Zurück im Al-Rashid-Hotel in Bagdad sollte er nun seinen Auftraggeber erreichen und berichten, aber was konnte oder sollte er eigentlich über seinen merkwürdigen Ausflug in die Wüste berichten? Handys gab es damals noch nicht und die Journalisten hatten es zuweilen schwer, mit den wenigen internationalen Telefonleitungen durchzukommen.

Ulfkotter erreichte aber immerhin seine Mutter, die überglücklich aus allen Wolken fiel, weil ihr Sohn noch lebte. Tatsächlich waren bereits einige der gerade gedrehten Berichte über die „aktuellen blutigen Gefechte an der irakisch-iranischen Front“ bis in die Fernseher des Westens vorgedrungen mit dem Ergebnis, dass die Mütter und Väter der Journalisten sich zu Hause die größten Sorgen um ihre Kinder machten.

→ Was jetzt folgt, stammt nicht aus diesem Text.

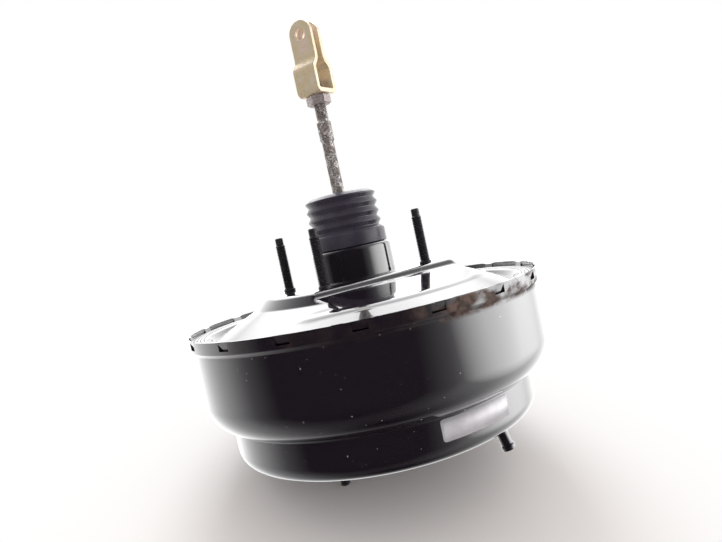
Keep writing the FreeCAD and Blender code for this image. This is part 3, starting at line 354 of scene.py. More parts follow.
def plain_steel(name, colour, roughness):
    material, tree, shader = new_finish(name, colour, roughness, 0.9)
    cloud = ramp(tree, noise(tree, 200.0, 4.0), [(0.3, 0.75), (0.7, 1.0)])
    tree.links.new(mix(tree, cloud, (0.3, 0.29, 0.28), colour), shader.inputs["Base Color"])
    emboss(tree, shader, noise(tree, 2000.0, 2.0), 0.008 * MM)
    return material


def felt():
    material, tree, shader = new_finish("filter_felt", (0.35, 0.34, 0.31), 0.95)
    fibres = ramp(tree, noise(tree, 1800.0, 5.0), [(0.3, (0.2, 0.19, 0.17)), (0.7, (0.42, 0.4, 0.37))])
    tree.links.new(fibres, shader.inputs["Base Color"])
    emboss(tree, shader, noise(tree, 1800.0, 5.0), 0.1 * MM)
    return material


label_finish = foil()
finishes = {
    "black_paint": rear_paint,
    "stud_steel": stud_finish,
    "bare_steel": plain_steel("bare_steel", (0.55, 0.54, 0.52), 0.35),
    "spring_steel": plain_steel("spring_steel", (0.35, 0.34, 0.33), 0.4),
    "rod_steel": rod_finish,
    "yellow_zinc": clevis_finish,
    "boot_rubber": boot_finish,
    "seal_rubber": seal_finish,
    "moulded_plastic": plastic_finish,
    "filter_felt": felt(),
}
print("finishes:", sorted(finishes))

# %% [markdown]
# The inner pieces keep their solids as they are packed. Each takes the finish of its slot in the record,
# so a look through the front bore or under the boot finds plastic, felt, rubber and steel.

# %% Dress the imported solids
for subpart in frame["record"]["subparts"]:
    solid = frame["nodes"][subpart["node"]]
    solid.data.materials.clear()
    solid.data.materials.append(finishes[subpart["material_slot"]])
print("dressed", len(frame["nodes"]), "solids")

# %% [markdown]
# ## Making a piece
# Every piece starts as a bmesh and ends as an object at the origin, with its place in its mesh. One
# helper does that last step for all of them: it merges doubles, turns the faces outwards, keeps hard
# edges hard and gives the piece its finish and its body.

# %% Piece helpers
HARD_EDGE = math.radians(32)
MERGE = 0.002 * MM
AXIS = Vector((0, 0, 1))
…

Dies zeigt, wie überzeugend diese verlogene Form der „scipted reality“ beim Betrachter ankommt.

Dies war also sein erster schockierender Kontakt mit wahrhaftiger Kriegsberichterstattung. Die Alternative, vor der er jetzt stand, war, als unbekanntes Greenhorn zu behaupten, dass das, was die vielen erfahrenen Journalisten berichten, alles gelogen ist, oder einfach erst einmal weiter zu machen, um etwas Geld zu verdienen, was ja für einen jungen Menschen auch wichtig ist. Udo Ulfkotter entschied sich zunächst für die zweite Alternative.

Wer gern wissen möchte, worüber er in seinem Beitrag noch berichtete, sollte sich etwas Zeit nehmen, denn das Video dazu dauert etwas länger als 1,5 Stunden: https://www.youtube.com/watch?v=3ZLgW3hgRBY/

Der Journalist und Autor Udo Ulfkotte verstarb am 13. Januar 2017 nach langer Krankheit, die durch einen Giftgasangriff im Irak ausgelöst worden war, im Alter von nur 56 Jahren an einem Herzinfarkt.